The effect of focused ion-beam implantation on the threshold voltage of short-channel silicon metal–oxide–semiconductor field-effect transistors

Abstract

A theoretical modeling of the threshold voltage of short-channel silicon metal–oxide–semiconductor field-effect transistors (MOSFETs) taking into consideration the focused ion-beam technology for the direct implantation of dopants into semiconductor substrates has been performed. Based on a quasitwo-dimensional solution of Poisson’s equation, the surface potential distribution along the channel of a MOSFET has been derived. For this, implanted channel doping concentration is varied linearly along the channel and in a Gaussian-type fashion in a direction perpendicular to the channel. The threshold voltage has been determined from a knowledge of the minimum surface potential in the channel. The effects of finite source and drain junction depths have been included by modifying the depletion capacitance beneath the gate.

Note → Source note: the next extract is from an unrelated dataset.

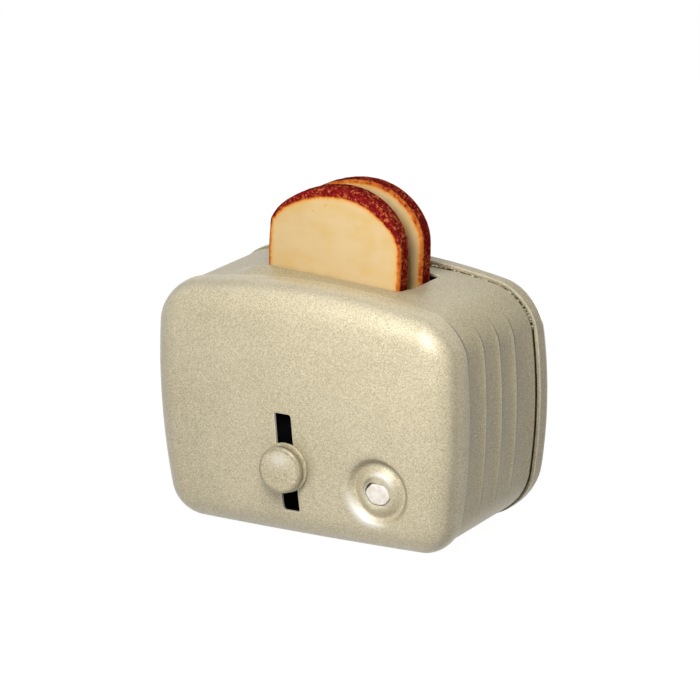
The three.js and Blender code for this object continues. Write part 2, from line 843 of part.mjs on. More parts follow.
const champagne = () => finish(0xcfc4a6, 0.45, 0.75);
const tinplate = () => finish(0x8d8b86, 0.4, 0.9);
const steel = () => finish(0x9a9a98, 0.3, 1);
const cream = () => finish(0xe8e0d2, 0.5, 0);
const toastedWood = () => finish(0xdeba86, 0.7, 0);

function piece(name, geometry, material) {
  const mesh = new THREE.Mesh(weld(geometry), material);
  mesh.name = name;
  return mesh;
}

const toaster = new THREE.Group();
toaster.position.y = frontPlace;

const shell = new THREE.Group();
shell.add(piece("front_cover", frontCover(), champagne()));
shell.add(piece("body_wrap", bodyWrap(), champagne()));
shell.add(piece("back_cover", backCover(), champagne()));
shell.add(piece("guide_rail_left", guideRail(-1), tinplate()));
shell.add(piece("guide_rail_right", guideRail(1), tinplate()));
shell.add(piece("button_strap", buttonStrap(), tinplate()));

const lever = new THREE.Group();
lever.add(piece("slide_plate", slidePlate(), tinplate()));
lever.add(piece("bread_tray", breadTray(), tinplate()));
lever.add(piece("tray_divider", trayDivider(), tinplate()));
lever.add(piece("tray_rivet_left", trayRivet(rivetPlaces()[0]), steel()));
lever.add(piece("tray_rivet_right", trayRivet(rivetPlaces()[1]), steel()));
lever.add(piece("lever_stem", leverStem(), steel()));
lever.add(piece("lever_knob", leverKnob(), champagne()));
lever.add(piece("lever_washer", leverWasher(), champagne()));
lever.add(piece("stem_washer", stemWasher(), steel()));
lever.add(piece("stem_clip", stemClip(), steel()));

const button = new THREE.Group();
button.add(piece("push_button", pushButton(), cream()));
button.add(piece("button_spring", buttonSpring(), steel()));

const bread = new THREE.Group();
bread.add(piece("bread_slice_front", breadSlice(sliceFront, frontSliceHeight), toastedWood()));
bread.add(piece("bread_slice_rear", breadSlice(sliceBack - sliceThickness, rearSliceHeight), toastedWood()));

toaster.add(shell, lever, button, bread);

export default toaster;
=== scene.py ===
"""Toy toaster in champagne painted tinplate, with a lever that lifts two wooden slices of bread.

The pressed shell, the knob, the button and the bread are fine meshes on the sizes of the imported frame. The
mechanism inside keeps the frame's own meshes. Lengths are millimetres unless a name says otherwise, and depths
are counted backwards from the middle of the front face, as the maker's drawing does.
"""

import logging
import math
from collections.abc import Sequence
from dataclasses import dataclass, field
from enum import Enum
from typing import Any

import bmesh
import bpy
import numpy as np
from mathutils import Matrix, Vector, noise
from mathutils.geometry import delaunay_2d_cdt


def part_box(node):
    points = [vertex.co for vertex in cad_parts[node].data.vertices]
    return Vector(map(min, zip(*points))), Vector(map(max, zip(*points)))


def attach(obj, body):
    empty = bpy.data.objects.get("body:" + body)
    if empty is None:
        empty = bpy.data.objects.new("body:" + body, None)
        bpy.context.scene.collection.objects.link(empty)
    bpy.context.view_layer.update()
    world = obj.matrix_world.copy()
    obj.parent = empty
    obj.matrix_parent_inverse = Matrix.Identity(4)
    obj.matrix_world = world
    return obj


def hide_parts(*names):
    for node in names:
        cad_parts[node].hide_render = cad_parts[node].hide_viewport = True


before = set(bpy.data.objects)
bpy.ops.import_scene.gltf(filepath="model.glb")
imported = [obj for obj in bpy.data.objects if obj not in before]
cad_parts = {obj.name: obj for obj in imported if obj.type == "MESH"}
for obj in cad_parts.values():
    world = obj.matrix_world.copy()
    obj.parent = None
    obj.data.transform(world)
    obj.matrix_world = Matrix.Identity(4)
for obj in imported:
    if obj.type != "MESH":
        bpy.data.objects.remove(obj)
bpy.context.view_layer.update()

log = logging.getLogger("toaster")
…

Short-channel effects on the threshold voltage are thus taken into consideration. The model provides important insight of the physics controling the threshold voltage of a MOSFET. It is noted that a nonuniform doping with density lower in the drain end of the channel and higher in the source end of the channel, and a proper tailoring of the doses, straggles, and energy of implantation are keys to the improvement of the electrical characteristics of a MOSFET.